Fact 2: Let $X$ be a measurable space, $\mu$ be a probability measure on $X$. Then for any generating subalgebra $\mathcal{A}\subseteq \mathcal{B}(X)$, the subalgebra $\mathcal{A}/\mathcal{N}(\mu)\subseteq \mathcal{M}(X;\mu)$ is dense w/r/t the topology induced by $d_\mu$.
Sketch of Proof of ($\blacksquare$): As the OP commented below, it suffices to show that existence of hitting times for sets in a generating semi-algebra implies existence of hitting times for arbitrary sets.

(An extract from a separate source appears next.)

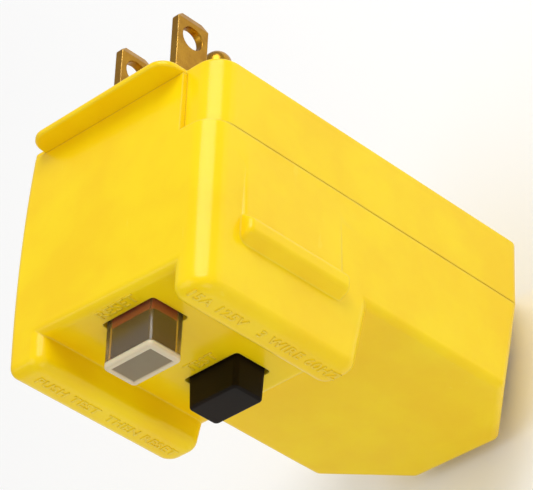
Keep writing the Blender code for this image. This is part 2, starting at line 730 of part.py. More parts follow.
def build_test():
    """Black key with its stem and spring, the leaf it bends and the post the leaf meets."""
    key = button_body("test_button", TEST_CENTRE, TEST_BASE, TEST_TIP, TEST_TIP_Y, (12.4, 7.8), black())
    x, z = TEST_CENTRE
    stem = [(BUTTON_BACK_Y - 0.5, STEM_RADIUS), (-22.9, STEM_RADIUS)]
    join(key, turned("stem", "Y", (x, z), stem, black(), 16))
    smooth(key)
    helix("test_spring", "Y", (x, z), (-32.5, -26.1), 2.5, 0.25, 4.5, steel())
    blade_path = [(-22.5, x - 2.4), (-22.5, 9.4), (-14.5, 9.4), (-14.5, 8.9), (-22.0, 8.9), (-22.0, x - 2.4)]
    outline = [(px, py) for py, px in blade_path]
    plate("test_leaf", "Z", outline, (z - 1.2, z + 1.2), copper())
    turned("test_post", "Y", (x, z), [(-19.2, 0.6), (-18.9, 1.0), (-14.5, 1.0)], brass(), 12)


def build_frame():
    """Moulded bridge over the contacts, with holes for both stems."""
    outline = [(17.3, 2.8), (15.9, 4.2), (-17.3, 4.2), (-17.3, -16.6), (-10.0, -16.6), (-10.0, -21.8),
               (10.0, -21.8), (10.0, -16.6), (17.3, -16.6)]
    frame = plate("mechanism_frame", "Y", outline, FRAME_Y, black())
    for sign in (-1, 1):
        limits = sorted((sign * 16.2, sign * 17.3))
        join(frame, block("rail", limits, (FRAME_Y[0] + 0.5, -14.5), (-16.0, 2.6), black()))
    for centre in (RESET_CENTRE, TEST_CENTRE):
        subtract(frame,
                 turned("stem_hole", "Y", centre, [(-27, STEM_HOLE_RADIUS), (-23, STEM_HOLE_RADIUS)],
                        black(), 16))


def build_contacts():
    """Sliding carriage with two bridging contacts, its spring and four fixed contacts."""
    x, z = RESET_CENTRE
    carriage = block("contact_carriage", (-12.5, 12.5), CARRIAGE_Y, (-3.2, 4.0), black())
    subtract(carriage,
             turned("stem_hole", "Y", (x, z), [(-22, STEM_HOLE_RADIUS), (-16, STEM_HOLE_RADIUS)], black(),
                    16))
    helix("carriage_spring", "Y", (x, z), (-24.1, -21.1), 2.6, 0.2, 2.5, steel())
    inner, outer = 5.2, 12.2
    for side, pole in ((1, "line"), (-1, "neutral")):
        limits = sorted((side * inner, side * outer))
        bridge = block(f"bridge_contact_{pole}", limits, (-21.7, -21.1), (-1.2, 1.6), copper())
        for pad_x in (inner + 1.1, outer - 1.1):
            pad = turned("pad", "Y", (side * pad_x, 0.2), [(-22.1, 0.8), (-21.5, 1.0)], copper(), 12)
            join(bridge, pad)
        hook = [(side * 9.8, CONTACT_Y[0]), (side * 14.9, CONTACT_Y[0]), (side * 14.9, -10.0),
                (side * 7.5, -10.0), (side * 7.5, -10.7), (side * 14.2, -10.7), (side * 14.2, CONTACT_Y[1]),
                (side * 9.8, CONTACT_Y[1])]
        plate(f"fixed_contact_{pole}_in", "Z", hook, (-1.5, 1.5), copper())
        strip = block(f"fixed_contact_{pole}_out", sorted((side * 5.2, side * 7.2)), CONTACT_Y, (-27.2, 2.0),
                      copper())
        join(strip,
             block("toe", sorted((side * 5.2, side * 7.2)), (CONTACT_Y[0] + 0.3, -20.5), (-27.2, -26.5),
                          copper()))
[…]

Let $\mathcal{S}$ be a generating semi-algebra and $\mathcal{A}$ be the algebra generated by $\mathcal{S}$. Suppose we are given the existence of hitting times for nonnegligible sets in $\mathcal{S}$. Extend this to the existence of hitting times for nonnegligible sets in $\mathcal{A}$ by using Fact 1 (if a large set is nonnegligible not all of its small parts can be negligible, and if a small part of a large set hits a small part of another large set, then the large set hits the other large set). Then extend this to the existence of hitting times arbitrary nonnegligible sets by using Fact 2 ( if both $A,B$ are nonnegligible, for $\epsilon>0$ small enough they can be $\epsilon$-approximated (w/r/t $d_\mu$) by nonnegligible elements $A_\epsilon,B_\epsilon$ in the algebra $\mathcal{A}$; existence of hitting times for $\mathcal{A}$ means that for some $n\in\mathbb{Z}_{\geq1}$, $\mathcal{F}^{(\mu,f)}_n(A_\epsilon,B_\epsilon)>0$, shrinking $\epsilon$ if necessary, the Lipschitz nature of $\mathcal{F}^{(\mu,f)}_n$ gives that $n$ is a hitting time from $A$ to $B$). Finally lifting the statement from $\mathcal{M}(X;\mu)$ to $\mathcal{B}(X)$ is straightforward.
Some Heuristics: As a final note here are some comments as to why it is warranted for the OP to be careful about generating semi-algebra constraints etc.. Consider the cartesian square of rotation $R_\theta\times R_\theta: (z,w)\mapsto (e^{2\pi i \theta}z,e^{2\pi i\theta}w)$. Then any diagonal strip on the torus is invariant, so that $R_\theta\times R_\theta$ is not ergodic (w/r/t the haar measure on the torus), and rightfully so, as it is well known that no rotation $R_\theta$ is weakly mixing (see also the discussion at Dynamics on the torus). However $R_\theta\times R_\theta$ satisfies one of the ergodicity conditions for sets in $\mathcal{B}(S^1)\times\mathcal{B}(S^1)$, namely that any invariant rectangular set has either measure zero or one.
However as a general rule of thumb whenever a property can be formulated in a way that is similar to "asymptotic independence" in some sense, this property ends up being verifiable using fewer sets as variables than it seems to require a priori (let us not worry about properties beyond mixing ($K$, Bernoulli,...) for the sake of this part; arguably for these this discussion needs to be enhanced). See also the discussion at Understanding a basic ergodic theory physical analogy for more heuristics. Philosophically speaking, the difference between the two types of conditions is that the first type is in reality comparing objects (the sub-$\sigma$-algebra of the measure algebra of invariant sets versus the indiscrete sub-$\sigma$-algebra of the measura algebra consisting of sets of measures zero or one) that form "at the end of time" (by way of the ergodic theorem); whereas the second type gives conditions for objects "in time" and what they should turn into "at the end of time". If one starts with objects "in time" then constraints end up not mattering, but if one starts with objects "at the end of time" then constraints may have effects. As an example, the "constraint" in the above example $R_\theta\times R_\theta$ is the choice of a coordinate system; indeed up to a coordinate change $R_\theta\times R_\theta$ is of the form $R_\eta\times\text{id}_{S^1}$; hence for ergodicity the constraint, when considered "at the end of time" (by taking into account rectangles w/r/t the particular coordinate system that are invariant), ends up not working.